The Supreme Court properly denied the defendant’s request to charge the jury that the plaintiff’s lost profits from its contract with the third party were not recoverable. “Generally, where property is damaged but not destroyed, the measure of damages is the difference between the market value before the damage and the market value afterwards” (Atlantic Mut. Ins. Co. v Noble Van & Stor. Co., 146 AD2d 729, 729 [1989]; see Gass v Agate Ice Cream, Inc., 264 NY 141 [1934]; Interested Underwriters at Lloyds v Third Holding Corp., 88 AD2d 863 [1982]).
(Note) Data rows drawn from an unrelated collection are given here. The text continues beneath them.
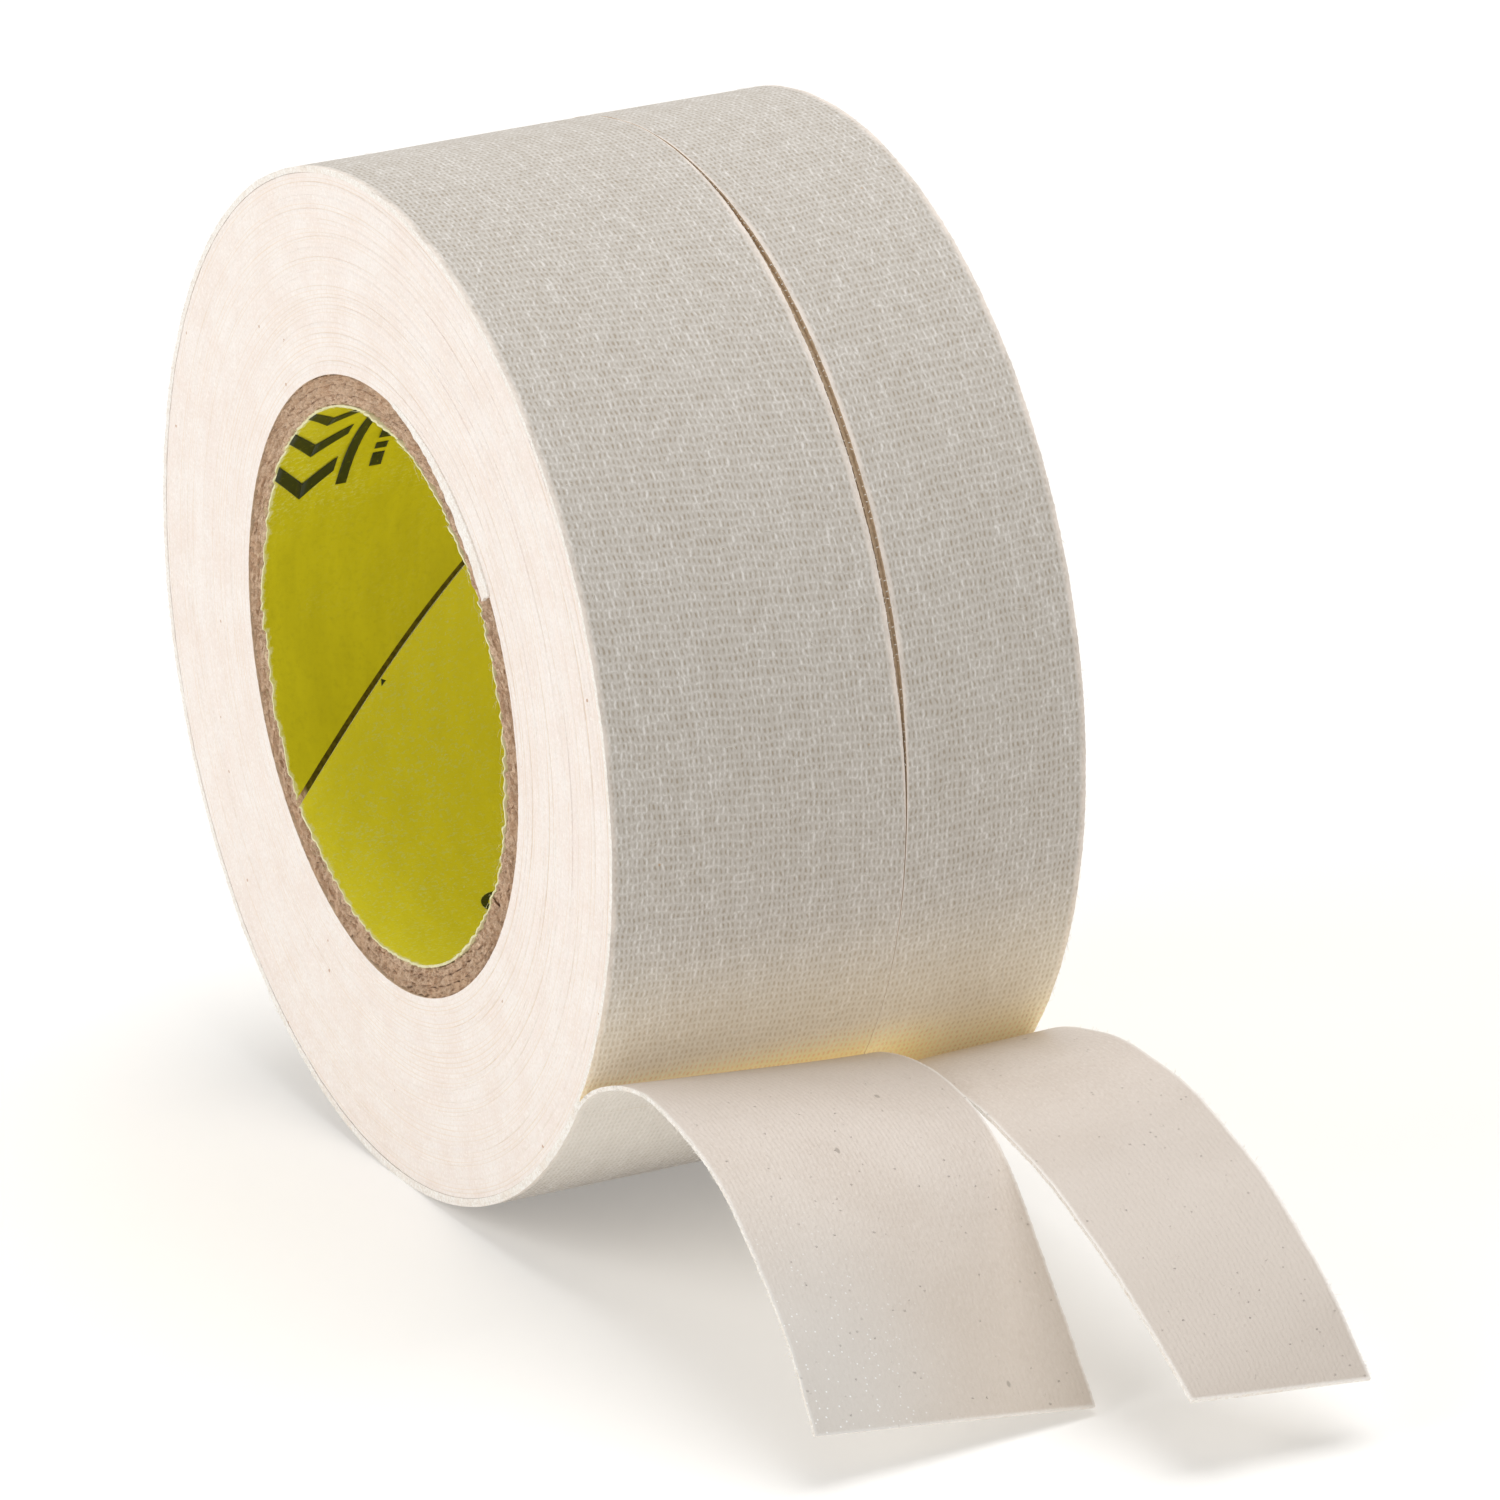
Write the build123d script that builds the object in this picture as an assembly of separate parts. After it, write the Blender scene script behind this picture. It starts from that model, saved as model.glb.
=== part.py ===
from build123d import *

import math
import os

# A slit roll of cloth adhesive tape, in millimetres. The bore's axis is Y, the origin is at
# mid-length of the core, +Z is up, and +X points to the side where the two free tails hang.

# Core: a printed paper liner inside three kraft plies, each a helical strip with a butt seam.
BORE_R = 19.05
LINER_T = 0.17
PLY_T = 0.70
LENGTH = 35.0
SEAM_W = 0.28
LINER_SEAM_W = 0.55
SEAM_LEAD = 128.0

# Tape: woven cotton with a rubber adhesive coat, slit into a wide and a narrow strip.
TAPE_T = 0.30
PEEL_R = 35.65
SLIT_Y = 4.08
SLIT_GAP = 0.30

# Running clearances: between the outermost turn and the wound turns, and at each fold, whose
# slanted edge swings a little as the tail lifts.
TURN_CLEARANCE = 0.10
FOLD_CLEARANCE = 0.30
# The adhesive still bridges the narrow wedge at the peel line over this length.
PEEL_WEB = 1.4

# Seam angle at the near end face (y = -LENGTH / 2), in degrees from +X towards +Z.
LINER_SEAM = 221.6
INNER_SEAM = 330.0
MIDDLE_SEAM = 75.0
OUTER_SEAM = 170.0

# Each edge of a tail is a chain of tangent arcs, (length, turn in degrees). The tape leaves the
# roll tangentially at the peel angle, folds over in the first arc, and then droops outwards.
WIDE_NEAR_EDGE = {"peel": -37.0, "arcs": [(4.5, -27.0), (10.8, -32.5), (11.0, -29.0), (15.4, -24.5)]}
WIDE_SLIT_EDGE = {"peel": -40.4, "arcs": [(4.0, -30.5), (12.9, -26.5), (8.5, -40.0), (15.7, -3.0)]}
NARROW_SLIT_EDGE = {"peel": -44.7, "arcs": [(4.4, -21.9), (17.8, -31.5), (13.4, -13.0), (15.6, -9.3)]}
NARROW_FAR_EDGE = {"peel": -43.7, "arcs": [(4.1, -21.7), (13.5, -23.5), (16.7, -21.9), (17.7, -24.9)]}

Y_NEAR = -LENGTH / 2
Y_FAR = LENGTH / 2
Y_WIDE = SLIT_Y - SLIT_GAP / 2
Y_NARROW = SLIT_Y + SLIT_GAP / 2

CORE_R = BORE_R + LINER_T + 3 * PLY_T
TURN_INNER_R = PEEL_R - 2 * TAPE_T
WOUND_R = TURN_INNER_R - TURN_CLEARANCE
MID_PEEL_R = PEEL_R - TAPE_T / 2


def section_plane(y):
    """The plane across the roll at y, where a sketch's x and y are the roll's X and Z."""
    return Plane(origin=(0, y, 0), x_dir=(1, 0, 0), z_dir=(0, -1, 0))


def tube(inner_r, outer_r, y_low, y_high):
    """A tube about the roll's axis."""
    ring = Circle(outer_r) - Circle(inner_r)
    return extrude(section_plane(y_high) * ring, y_high - y_low)


def polar(radius, degrees):
    """A point of the section, from its radius and its angle from +X towards +Z."""
    return (radius * math.cos(math.radians(degrees)), radius * math.sin(math.radians(degrees)))


def helical_ply(inner_r, outer_r, seam, seam_w):
    """One ply of the core, open along the butt seam where its helical strip meets itself."""
    angle = math.degrees(0.5 * seam_w / inner_r)
    deep = 0.5 * (outer_r - inner_r)
    corners = [
        polar(inner_r - deep, seam - angle),
        polar(outer_r + deep, seam - angle),
        polar(outer_r + deep, seam + angle),
        polar(inner_r - deep, seam + angle),
    ]
    slot = section_plane(Y_NEAR) * make_face(Polyline(*corners, close=True))
    turn = 360.0 * LENGTH / SEAM_LEAD
    cutter = Solid.extrude_linear_with_rotation(
        slot.face(), center=(0, Y_NEAR, 0), normal=(0, LENGTH, 0), angle=turn
    )
    return tube(inner_r, outer_r, Y_NEAR, Y_FAR) - cutter


def walk(edge, side, start=0.0, stop=None):
    """The arcs of a tail's edge from one length to another, each as its start, middle and end,
    moved by side to the left of the direction in which the tape leaves the roll."""
    x, z = polar(MID_PEEL_R, edge["peel"])
    heading = math.radians(edge["peel"] + 90.0)
    gone = 0.0
    found = []
    for length, turn in edge["arcs"]:
        bend = math.radians(turn) / length
        low = max(start, gone)
        high = gone + length if stop is None else min(stop, gone + length)
        if high > low:
            found.append([arc_point(x, z, heading, bend, s - gone, side) for s in
                          (low, (low + high) / 2, high)])
        x, z = arc_point(x, z, heading, bend, length, 0.0)
        heading += math.radians(turn)
        gone += length
    return found


def arc_point(x, z, heading, bend, along, side):
    """The point at a length along an arc, moved by side to the left of the path."""
    new = heading + bend * along
    px = x + (math.sin(new) - math.sin(heading)) / bend
    pz = z - (math.cos(new) - math.cos(heading)) / bend
    return (px - side * math.sin(new), pz + side * math.cos(new))


def fold_point(edge):
    """The point of a tail's edge where it folds, at the end of its first arc."""
    return walk(edge, 0.0, 0.0, edge["arcs"][0][0])[-1][-1]


def spiral_arcs(peel):
    """The outermost turn's outer surface: one turn clockwise from the peel line, one tape
    thickness lower at its end, as eight arcs."""
    web_turn = math.degrees(PEEL_WEB / PEEL_R)
    sweep = 360.0 - web_turn
    count = 8

    def at(share):
        return polar(PEEL_R - TAPE_T * share, peel - sweep * share)

    return [ThreePointArc(at(i / count), at((i + 0.5) / count), at((i + 1) / count))
            for i in range(count)]


def outer_turn_outline(edge, y):
    """The outline of the outermost turn at one edge of the tape, up to its fold."""
    stop = edge["arcs"][0][0] - TAPE_T / 2 - FOLD_CLEARANCE
    below = [ThreePointArc(*points) for points in walk(edge, -TAPE_T / 2, 0.0, stop)]
    above = [ThreePointArc(*points) for points in walk(edge, TAPE_T / 2, PEEL_WEB, stop)]
    spiral = spiral_arcs(edge["peel"])
    edges = below + spiral + above
    edges.append(Line(spiral[-1] @ 1, above[0] @ 0))
    edges.append(Line(above[-1] @ 1, below[-1] @ 1))
    return section_plane(y) * make_face(edges)


def tail_outline(edge, y):
    """The outline of a free tail at one edge of the tape, half-round where it folds."""
    start = edge["arcs"][0][0]
    below = [ThreePointArc(*points) for points in walk(edge, -TAPE_T / 2, start)]
    above = [ThreePointArc(*points) for points in walk(edge, TAPE_T / 2, start)]
    before = walk(edge, 0.0, 0.0, start - TAPE_T / 2)[-1][-1]
    edges = below + above
    edges.append(ThreePointArc(below[0] @ 0, before, above[0] @ 0))
    edges.append(Line(below[-1] @ 1, above[-1] @ 1))
    return section_plane(y) * make_face(edges)


def outer_turn(low_edge, y_low, high_edge, y_high):
    """The outermost turn with the short lip that has lifted off, ruled between its edges."""
    outlines = [outer_turn_outline(low_edge, y_low), outer_turn_outline(high_edge, y_high)]
    turn = loft(outlines, ruled=True)
    past = 1.0
    hollow = extrude(section_plane(y_high + past) * Circle(TURN_INNER_R), y_high - y_low + 2 * past)
    return turn - hollow


def tail(low_edge, y_low, high_edge, y_high):
    """The free tail beyond the fold, ruled between its edges."""
    return loft([tail_outline(low_edge, y_low), tail_outline(high_edge, y_high)], ruled=True)


def core_parts():
    """The liner and the three kraft plies."""
    radii = [BORE_R, BORE_R + LINER_T]
    radii += [radii[-1] + PLY_T * (i + 1) for i in range(3)]
    names = ["core_liner", "core_inner_ply", "core_middle_ply", "core_outer_ply"]
    seams = [LINER_SEAM, INNER_SEAM, MIDDLE_SEAM, OUTER_SEAM]
    widths = [LINER_SEAM_W, SEAM_W, SEAM_W, SEAM_W]
    return {name: helical_ply(radii[i], radii[i + 1], seams[i], widths[i]) for i, name in enumerate(names)}


def tape_parts(name, low_edge, y_low, high_edge, y_high):
    """One slit tape: its wound turns, its outermost turn and its free tail."""
    return {
        f"{name}_tape_wound_turns": tube(CORE_R, WOUND_R, y_low, y_high),
        f"{name}_tape_outer_turn": outer_turn(low_edge, y_low, high_edge, y_high),
        f"{name}_tape_tail": tail(low_edge, y_low, high_edge, y_high),
    }


def print_fold(name, low_edge, y_low, high_edge, y_high):
    """The ends of the fold, near which the joint that bends the tail has its axis."""
    low, high = fold_point(low_edge), fold_point(high_edge)
    print(name, "fold from", (round(low[0], 3), y_low, round(low[1], 3)),
          "to", (round(high[0], 3), y_high, round(high[1], 3)))


WIDE = ("wide", WIDE_NEAR_EDGE, Y_NEAR, WIDE_SLIT_EDGE, Y_WIDE)
NARROW = ("narrow", NARROW_SLIT_EDGE, Y_NARROW, NARROW_FAR_EDGE, Y_FAR)

nodes = core_parts()
nodes.update(tape_parts(*WIDE))
nodes.update(tape_parts(*NARROW))

os.makedirs("parts", exist_ok=True)
for node, shape in nodes.items():
    export_step(shape, os.path.join("parts", node + ".step"))
    low, high = shape.bounding_box().min, shape.bounding_box().max
    print(node, "from", tuple(round(v, 2) for v in low), "to", tuple(round(v, 2) for v in high))
print_fold(*WIDE)
print_fold(*NARROW)
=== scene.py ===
from math import copysign, cos, exp, log, pi, radians, sin, sqrt, tau

import bmesh
import bpy
import numpy as np
from mathutils import Matrix, Vector


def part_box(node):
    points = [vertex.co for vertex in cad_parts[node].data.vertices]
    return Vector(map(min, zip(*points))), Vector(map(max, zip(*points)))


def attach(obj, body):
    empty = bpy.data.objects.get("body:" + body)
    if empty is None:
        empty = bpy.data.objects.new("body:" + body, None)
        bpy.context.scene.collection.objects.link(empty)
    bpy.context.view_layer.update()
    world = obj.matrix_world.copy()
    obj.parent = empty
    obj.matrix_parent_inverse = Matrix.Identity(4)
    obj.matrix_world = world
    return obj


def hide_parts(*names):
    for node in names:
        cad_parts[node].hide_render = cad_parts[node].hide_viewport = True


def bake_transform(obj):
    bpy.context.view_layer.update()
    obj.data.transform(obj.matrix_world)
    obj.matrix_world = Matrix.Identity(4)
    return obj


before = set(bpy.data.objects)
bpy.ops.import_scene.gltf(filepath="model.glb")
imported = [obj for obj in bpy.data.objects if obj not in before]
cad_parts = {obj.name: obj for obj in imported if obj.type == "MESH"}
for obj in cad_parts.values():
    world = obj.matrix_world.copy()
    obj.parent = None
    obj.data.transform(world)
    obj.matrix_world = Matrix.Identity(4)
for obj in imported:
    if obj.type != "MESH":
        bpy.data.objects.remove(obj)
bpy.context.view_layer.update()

# A slit roll of cloth adhesive tape. The bore's axis is Y, the wide tape is at the near end
# (low y), and both free tails hang towards +X. Lengths are in metres.
MM = 0.001


def radius_of(node):
    """A round node's outer radius."""
    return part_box(node)[1].x


LINER_T = 0.17 * MM
PEEL_WEB = 1.4 * MM
TAPE_T = 0.30 * MM
TURN_CLEARANCE = 0.10 * MM
CORE_RADII = [radius_of(n) for n in ("core_liner", "core_inner_ply", "core_middle_ply", "core_outer_ply")]
BORE_R = CORE_RADII[0] - LINER_T
CORE_R = CORE_RADII[-1]
WOUND_R = radius_of("wide_tape_wound_turns")
TURN_INNER_R = WOUND_R + TURN_CLEARANCE
WINDING_R = TURN_INNER_R - 0.015 * MM
PEEL_R = TURN_INNER_R + 2 * TAPE_T
MID_PEEL_R = PEEL_R - TAPE_T / 2
Y_NEAR, Y_WIDE = [corner.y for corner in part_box("wide_tape_wound_turns")]
Y_NARROW, Y_FAR = [corner.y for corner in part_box("narrow_tape_wound_turns")]
Y_SLIT = (Y_WIDE + Y_NARROW) / 2
FLOOR_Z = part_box("wide_tape_outer_turn")[0].z

# The edges of the tails, as in the CAD model: the peel angle in degrees from +X towards +Z,
# then tangent arcs of (length in millimetres, turn in degrees).
WIDE_NEAR_EDGE = (-37.0, [(4.5, -27.0), (10.8, -32.5), (11.0, -29.0), (15.4, -24.5)])
WIDE_SLIT_EDGE = (-40.4, [(4.0, -30.5), (12.9, -26.5), (8.5, -40.0), (15.7, -3.0)])
NARROW_SLIT_EDGE = (-44.7, [(4.4, -21.9), (17.8, -31.5), (13.4, -13.0), (15.6, -9.3)])
NARROW_FAR_EDGE = (-43.7, [(4.1, -21.7), (13.5, -23.5), (16.7, -21.9), (17.7, -24.9)])

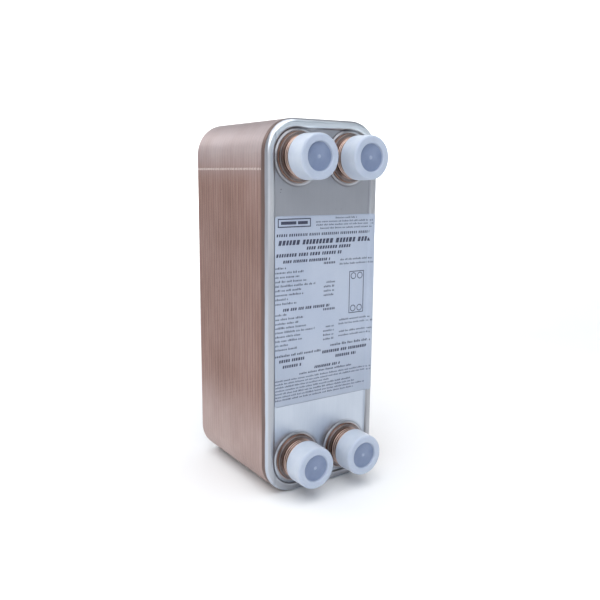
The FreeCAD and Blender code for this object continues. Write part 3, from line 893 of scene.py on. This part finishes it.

The market value of a merchant’s goods is the price at which they could be replaced in the market, not the retail price at which they could be sold (see Wehle v Haviland, 69 NY 448, 450 [1877]; Fultonville Frozen Foods v Niagara Mohawk Power Corp., 91 AD2d 732 [1982]). This is because allowing recovery of the retail value of damaged goods “would in effect overcompensate the merchant by allowing recovery of unearned profits” (2-248 Warren’s Negligence in New York Courts § 248.01 [3] [b] [2013]).

Here, however, the plaintiff was not holding the goods in stock in anticipation of trying to sell them at retail for “uncertain and indefinite profits which the plaintiff might have made” from their sale Wehle v Haviland, 69 NY at 451). Rather, the goods were already under contract for a specified price and awaiting delivery. “[W]here ... a loss of profits is the natural and probable consequence of the [defendant’s negligence], and their amount is shown with reasonable or sufficient certainty, there may be a recovery” (Snyder v Bio-Lab, 94 Misc 2d 816, 819 [1978] [Sup Ct, Monroe County]; see Fantis Foods v Standard Importing Co., 49 NY2d 317, 326 [1980]; Steitz v Gifford, 280 NY 15, 20 [1939]; Lizden Indus., Inc. v Franco Belli Plumbing & Heating & Sons, Inc., 2011 NY Slip Op 32335[U], *16 *887[Sup Ct, NY County 2011], modified on other grounds 95 AD3d 738 [2012]).

The defendant’s remaining contention is without merit. Mastro, J.E, Leventhal, Austin and Sgroi, JJ., concur. [Prior Case History: 35 Misc 3d 1216(A), 2012 NY Slip Op 50715OJ).]